Le monde de l'adolescence, cette période intermédiaire où l'impatience de devenir enfin quelqu'un est confrontée avec l'indécision quant à l'avenir et à la nécessité de temporiser, aux divers devenirs qui ne dépendent pas d'une décision quelconque, mais du hasard et des parents, , est une situation tourmentée, nous dit Colette, dans « le blé en herbe. »

C'est quoi, le blé en herbe ? c'est justement ce que vivent Phil, 16 ans et demi, et Vinca, quinze ans et demi : le moment où les épis ne sont pas mûrs, rien ne sert de les couper avant terme.
Philippe est jaloux lorsque Vinca, qu'il considère infantilement comme « à lui », plait à un homme plus vieux, et qu'elle jouit de ses compliments sur sa beauté, comme si , pleine d'insolence voluptueuse, elle devenait une idole, un tanagra…
Mais elle est trop amoureuse de lui, et s'écrase comme « une squaw »au lieu de triompher, alors, autant elle l'énervait avec son simulacre de séduction, autant elle l'horripile quand elle revient, humble et moche, une biche , une esclave, vers lui, le coq.
Et puis elle ne comprend jamais rien, elle parle comme sa mère, et elle attend que jeunesse se passe. Elle l'énerve et en même temps il ne voit qu'elle.

Passe une dame en blanc. C'est elle, garçonne des années 20, qui prend l'initiative.


Est ce une ironie de la part de Colette ? est ce même une satire, de ces adolescents qui se croient les rois, et qui font l'amour sans vraiment choisir ,l'un , avec une femme le double de son âge, l'autre, par dépit amoureux ?
Mauvaise piste, je crois, car Colette insiste sur le plaisir pris. Celui du jeune homme, avec son maitre, enfin sa maitresse masculine, qui lui apprend, quoi, le plaisir, l'art d'y arriver, l'abandon à la jouissance, et cela, même s'il est troublé de mendier les caresses, et que ses prérogatives de mâle ne soient pas reconnues.
Il ressent de l'angoisse à chuter dans l'âge adulte. Mais il y va.


Comment dire ces choses sans les dire ? c'est tout l'art de Colette, qui entoure ces premiers émois avec l'évocation de la nature bretonne, les coquillages, les graminées, les rochers, les goémons.
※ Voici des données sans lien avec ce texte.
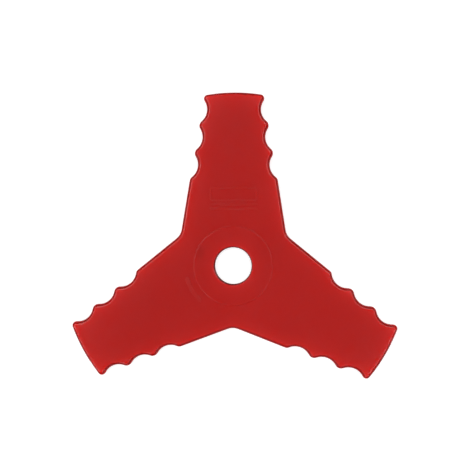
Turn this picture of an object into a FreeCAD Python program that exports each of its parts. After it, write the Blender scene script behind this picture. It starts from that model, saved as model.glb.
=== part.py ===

Elle sait parfaitement qu'elle va choquer, alors, pas la peine d'en rajouter avec des détails inutiles, puisque nous comprenons. le monde de la dame en blanc, avec le ara rouge et bleu, le rouge et le blanc d'une tenture, le noir et l'or des rideaux, le rouge du melon, et le rouge de la bouche éblouissent le jeune homme ;Il lui avait apporté des chardons bleus du même bleu que les yeux de Vinca; il retire le bras qu'elle lui prend, puis redonne son bras. Tout est dit.

Comment. à notre époque, pourrions nous écrire une telle histoire ? Une femme plus âgée qui « déniaise » un adolescent, ce n'est pas très correct, non, et cela s'appelle : pédophilie.
A moins qu'il n'y ait 2 poids et 2 mesures, et que l'on ne parle de viol, de harcèlement, de non consentement, que lorsque c'est une jeune fille, et que pour les adolescents, ce serait une éducation vers le plaisir ?


Mauvaise piste, car Colette a voulu choquer, pour faire comprendre, pour faire accepter, cette situation, tout en racontant son histoire incestueuse avec le fils de son second mari, Henri de Jouvenel, dont elle divorcera en 1923 au moment d'écrire le blé en herbe, histoire qui a quand même duré 5 ans , plus donc que dans son roman.
Elle choque, et à la fois elle enchante par son écriture pudique , émotive, ouverte.